● CHALLENGE
In the material below, list every line carrying the string "Then".

● THE INPUT
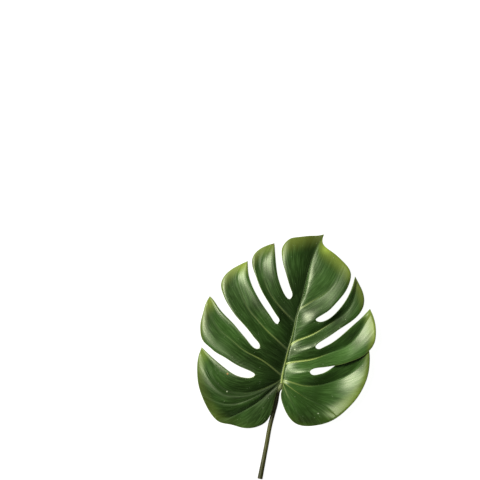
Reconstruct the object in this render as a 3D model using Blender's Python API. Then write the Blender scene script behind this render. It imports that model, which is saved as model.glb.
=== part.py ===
"""A picked monstera leaf lying on a surface, glossy side up: the split blade and its cut stalk.

The leaf lies in the XY plane with its tip towards +Y, and the surface it rests on is z = 0.
Lengths below are in millimetres, and the x and y of every point are measured from the joint,
where the stalk meets the blade.
"""

from collections import namedtuple

import bpy
import numpy as np

MM = 0.001

# Where the joint lies from the middle of the whole leaf's outline
JOINT = (-7.0, -32.2, 0.0)

# The blade's thickness, and the keel and ribs that stand out from its underside
BLADE_THICKNESS = 0.9
KEEL_DEPTH = 3.0
KEEL_END_DEPTH = 0.3
KEEL_WIDTH = 2.2
RIB_DEPTH = 1.4
RIB_WIDTH = 1.6
GREEN = (0.045, 0.13, 0.025, 1.0)
GREEN_ROUGHNESS = 0.35

# How the blade swells: its arch between two veins as a share of their distance, how far and how
# sharply the edges of a split roll down, and how softly a low place settles on the surface
ARCH_BETWEEN_VEINS = 0.09
EDGE_ROLL = 1.6
EDGE_ROLL_SHARPNESS = 6
SPLIT_HALF_WIDTH = 3.2
PRESS_SOFTNESS = 1.5

# Where along a strip of skin its own soft swells lie, as shares from the midrib to the margin, how
# long they are, and over which share they start at the midrib and at an open edge. A belly lifts
# the whole width of the strip, and a lean lifts one side and lowers the other.
BELLY_PLACES = (0.15, 0.4, 0.65, 0.88)
BELLY_LENGTHS = (0.14, 0.17, 0.17, 0.14)
LEAN_PLACES = (0.3, 0.6, 0.85)
LEAN_LENGTHS = (0.18, 0.2, 0.15)
ROOTED = 0.08
OPEN_SHARE = 0.15

# How finely the blade is divided
KNOT_POWER = 0.7
STEPS_PER_SPAN = 24
ROWS_TO_SPLIT = 5
ROWS_ALONG_SPLIT = 15
ROW_CROWDING = 0.7
COLUMN_CROWDING = 1.5
MARGIN_PULL = 3
PLAIN_SHARE = 0.12
WELD_DECIMALS = 4

# The midrib from the base edge of the blade to the tip, its height above the surface at even
# steps, and how wide the two halves of the blade stand apart along it
MIDRIB = ((0.2, -3.2), (0.9, 3), (2.5, 12.5), (5, 23.5), (9, 39.5), (16, 64.5), (20.5, 86),
          (29.5, 116.5), (36.5, 147), (45.5, 174), (52.5, 188), (58, 197.5))
MIDRIB_HEIGHTS = (12.0, 10.5, 8.0, -4.0)
MIDRIB_HALF_WIDTH = 1.8
MIDRIB_TAPER = 1.2
MIDRIB_END_SHARE = 0.2

# A rim runs from one lobe's tip to the next lobe's tip: along the outer margin to the shoulder,
# in along the lobe's lower edge, round the closed end of a split, and out along the upper edge
# of the next lobe. ends, shoulder and split are places in points: where veins meet the margin,
# where the margin turns into the lower edge, and the closed end. root is how far up the midrib
# the crest that leads to the split begins. Heights are above the surface, at even steps.
Rim = namedtuple("Rim", "points ends shoulder split root split_height lower_edge upper_edge")

# A vein runs from the midrib to the margin through its points. A sunken one lies in a valley, and
# the others lie on the swell between two valleys.
Vein = namedtuple("Vein", "root points heights sunken")

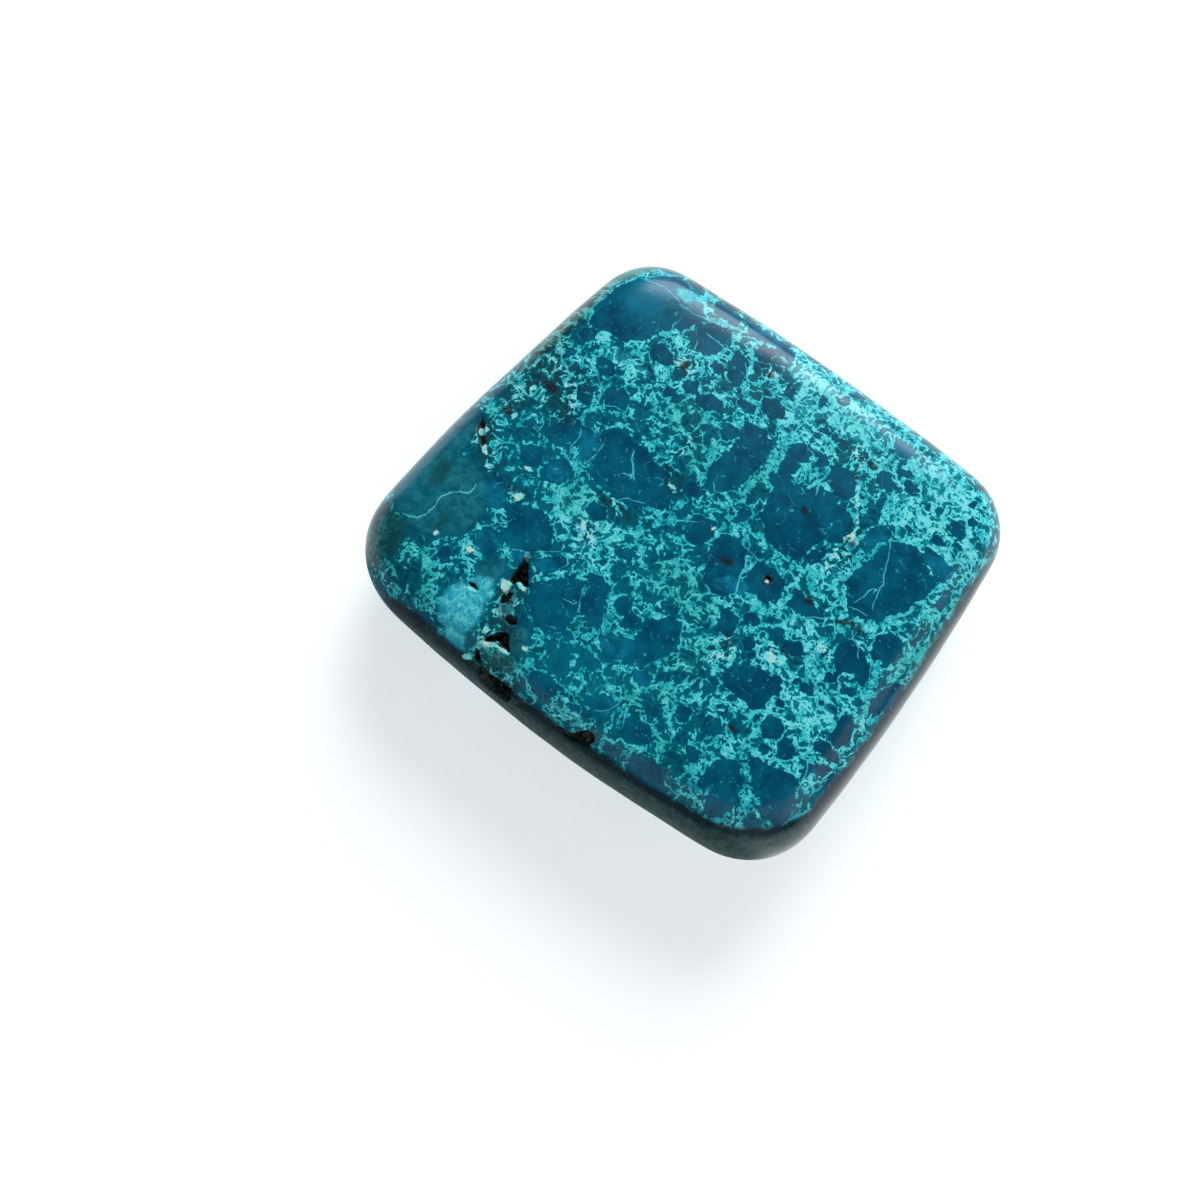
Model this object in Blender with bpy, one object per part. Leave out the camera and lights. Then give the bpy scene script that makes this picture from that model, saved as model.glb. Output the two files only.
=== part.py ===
"""Polished chrysocolla stone: one solid, a rounded four-sided pillow lying on its flat underside.

Metres, +Z up. The origin is under the middle of the stone, on the plane that it rests on, and +X runs along
its longer side.
"""

import math

import bmesh
import bpy
from mathutils import Matrix, Vector

MM = 0.001

# Driving dimensions, in millimetres unless a name says otherwise
THICKNESS = 9.0
TOP_CROWN = 0.5  # the middle of the top stands this much above the end of the rounded edge
EQUATOR_HEIGHT = 4.2  # where the stone is widest
TOP_EDGE_REACH = 3.4  # how far the rounded edge runs in from the side, over and under the equator
FOOT_EDGE_REACH = 4.4
EDGE_SQUARENESS = 2.6  # exponent of the edge's curve: 2 is an ellipse, and more is squarer
MEAN_HALF_WIDTH = 14.3  # turns a reach in from the side into a share of the outline

# Where the four straight sides would meet, and the radius that rounds each corner, anticlockwise
CORNERS = (
    ((15.7, -12.2), 4.3),
    ((13.7, 13.9), 3.8),
    ((-13.7, 12.5), 3.7),
    ((-15.7, -13.9), 4.4),
)
# Degrees by which the side after each corner bows out at its ends
SIDE_BOWS = (3.6, 3.4, 3.7, 6.0)

CORNER_STEPS = 8
SIDE_STEPS = 8
EDGE_STEPS = 8
CROWN_STEPS = 4

STONE_COLOUR = (0.012, 0.16, 0.24, 1.0)
STONE_ROUGHNESS = 0.2


def clear_scene():
    for old in list(bpy.data.objects):
        bpy.data.objects.remove(old)


def bezier_points(start, start_handle, end_handle, end, steps):
    """Points along a cubic Bezier, without its last one."""
    points = []
    for step in range(steps):
        t = step / steps
        u = 1 - t
        points.append(start * u**3 + start_handle * 3 * u * u * t + end_handle * 3 * u * t * t + end * t**3)
    return points


def turned(direction, degrees):
    return Matrix.Rotation(math.radians(degrees), 2) @ direction


def corner_knots(index):
    """Start, end, their tangents and the handle length of one rounded corner."""
    place, radius = CORNERS[index]
    here = Vector(place)
    before = Vector(CORNERS[index - 1][0])
    after = Vector(CORNERS[(index + 1) % len(CORNERS)][0])
    arriving = (here - before).normalized()
    leaving = (after - here).normalized()
    turn = arriving.angle(leaving)
    cut = radius * math.tan(turn / 2)
    start, end = here - arriving * cut, here + leaving * cut
    bow_before, bow_after = SIDE_BOWS[index - 1], SIDE_BOWS[index]
    arc = turn - math.radians(bow_before + bow_after)
    handle = 4 / 3 * math.tan(arc / 4) * (end - start).length / (2 * math.sin(arc / 2))
    return start, end, turned(arriving, bow_before), turned(leaving, -bow_after), handle


def outline_points():
    """The stone's widest outline seen from above, anticlockwise: corner, side, corner, and so on."""
    knots = [corner_knots(index) for index in range(len(CORNERS))]
    points = []
    for index, (start, end, tangent_in, tangent_out, handle) in enumerate(knots):
        corner_handles = (start + tangent_in * handle, end - tangent_out * handle)
        points += bezier_points(start, *corner_handles, end, CORNER_STEPS)
        next_start, _, next_tangent, _, _ = knots[(index + 1) % len(knots)]
        third = (next_start - end).length / 3
        side_handles = (end + tangent_out * third, next_start - next_tangent * third)
        points += bezier_points(end, *side_handles, next_start, SIDE_STEPS)
    low = Vector((min(p.x for p in points), min(p.y for p in points)))
    high = Vector((max(p.x for p in points), max(p.y for p in points)))
    middle = (low + high) / 2
    return [p - middle for p in points]


def edge_levels(reach, height):
    """(share of the outline, distance from the equator) up the rounded edge, without the equator itself."""
    levels = []
    for step in range(1, EDGE_STEPS + 1):
        angle = math.pi / 2 * step / EDGE_STEPS
        inward = reach * (1 - max(0.0, math.cos(angle)) ** (2 / EDGE_SQUARENESS))
        rise = height * math.sin(angle) ** (2 / EDGE_SQUARENESS)
        levels.append((1 - inward / MEAN_HALF_WIDTH, rise))
    return levels


def ring_levels():
    """(share of the outline, height) of each ring, from the flat underside to the last one on the crown."""
    rim_height = THICKNESS - TOP_CROWN
    foot_edge = edge_levels(FOOT_EDGE_REACH, EQUATOR_HEIGHT)
    top_edge = edge_levels(TOP_EDGE_REACH, rim_height - EQUATOR_HEIGHT)
    under = [(share, EQUATOR_HEIGHT - drop) for share, drop in foot_edge]
    over = [(share, EQUATOR_HEIGHT + rise) for share, rise in top_edge]
    rim_share = top_edge[-1][0]
    crown = []
    for step in range(1, CROWN_STEPS):
        left = 1 - step / CROWN_STEPS
        crown.append((rim_share * left, rim_height + TOP_CROWN * (1 - left * left)))
    return under[::-1] + [(1.0, EQUATOR_HEIGHT)] + over + crown


def make_material(name, colour, roughness):
    material = bpy.data.materials.new(name)
    material.use_nodes = True
    shader = material.node_tree.nodes["Principled BSDF"]
    shader.inputs["Base Color"].default_value = colour
    shader.inputs["Roughness"].default_value = roughness
    shader.inputs["Metallic"].default_value = 0.0
    return material


def ring_of_edges(mesh, outline, share, height):
    verts = [mesh.verts.new((p.x * share * MM, p.y * share * MM, height * MM)) for p in outline]
    return [mesh.edges.new((verts[i - 1], verts[i])) for i in range(len(verts))]


def make_stone():
    outline = outline_points()
    mesh = bmesh.new()
    rings = [ring_of_edges(mesh, outline, share, height) for share, height in ring_levels()]
    for lower, upper in zip(rings, rings[1:]):
        bmesh.ops.bridge_loops(mesh, edges=lower + upper)
    bmesh.ops.holes_fill(mesh, edges=rings[0])
    top = bmesh.ops.holes_fill(mesh, edges=rings[-1])["faces"]
    peak = bmesh.ops.poke(mesh, faces=top)["verts"][0]
    peak.co.z = THICKNESS * MM
    bmesh.ops.recalc_face_normals(mesh, faces=mesh.faces)
    data = bpy.data.meshes.new("stone")
    mesh.to_mesh(data)
    mesh.free()
    data.shade_smooth()
    data.materials.append(make_material("chrysocolla", STONE_COLOUR, STONE_ROUGHNESS))
    stone = bpy.data.objects.new("stone", data)
    bpy.context.scene.collection.objects.link(stone)
    return stone


clear_scene()
make_stone()
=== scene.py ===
# A tumbled and polished chrysocolla stone, lying on a pale table.
# A name that ends in Mm holds millimetres in the stone's own frame. Other lengths are metres.
import math
from types import SimpleNamespace

import bpy
import numpy as np
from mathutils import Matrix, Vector, kdtree, noise


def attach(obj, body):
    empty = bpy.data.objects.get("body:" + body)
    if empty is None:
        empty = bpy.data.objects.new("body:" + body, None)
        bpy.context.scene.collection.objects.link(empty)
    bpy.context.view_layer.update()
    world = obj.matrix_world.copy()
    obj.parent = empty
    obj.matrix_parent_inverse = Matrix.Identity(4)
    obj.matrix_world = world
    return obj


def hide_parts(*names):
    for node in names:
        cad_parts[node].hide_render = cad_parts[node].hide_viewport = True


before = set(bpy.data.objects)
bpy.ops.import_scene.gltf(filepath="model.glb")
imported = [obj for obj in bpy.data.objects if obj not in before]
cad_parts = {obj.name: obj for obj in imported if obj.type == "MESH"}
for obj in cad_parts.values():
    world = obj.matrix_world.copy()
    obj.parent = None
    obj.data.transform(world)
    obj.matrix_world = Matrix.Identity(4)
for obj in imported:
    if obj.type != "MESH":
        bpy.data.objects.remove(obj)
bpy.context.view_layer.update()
mm = 0.001
farMm = 99.0                   # further than anything on the stone

# The stone's own shape
stoneShape = {
    "name": "polishedStone",
    "weld": 0.001 * mm,
    "roundingLevels": 2,
    "grain": 0.2 * mm,         # spacing of the mesh all over
    "smoothPasses": 10,
    "smoothFactor": 0.5,
    "hollowMarginMm": 0.3,     # the mesh is finer this far around a hollow
    "hollowTopShare": 0.1,     # and only where topShare is above this
    "hollowCuts": 3,
    "topMm": (3.6, 5.6),       # the top face's marks fade out between these heights
    "footMm": (0.6, 2.6),      # the underside stays flat, and the swell comes in between these heights
    "swellMm": 0.13,           # how far the tumbled surface wanders, always inwards
    "swellSizeMm": 6.5,
    "rippleMm": 0.025,
    "rippleSizeMm": 1.9,
}

# The hollows' walls and floors
hollowShape = {
    "wallMm": 0.14,            # how wide a wall is
    "craggyMm": 0.07,          # how far the crags push it in and out
    "cragsPerMm": 3.0,
    "cragFractal": (0.6, 2.1, 3),
    "leastUp": 0.7,            # the crags grow on a slope, up to one that faces up by this much
    "narrowMm": 7.6,           # hollows get narrower below here
    "narrowing": 0.3,
    "craggyFloor": 0.4,
}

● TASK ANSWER
Reconstruct the object in this render as a 3D model using Blender's Python API. Then write the Blender scene script behind this render. It imports that model, which is saved as model.glb.
Model this object in Blender with bpy, one object per part. Leave out the camera and lights. Then give the bpy scene script that makes this picture from that model, saved as model.glb. Output the two files only.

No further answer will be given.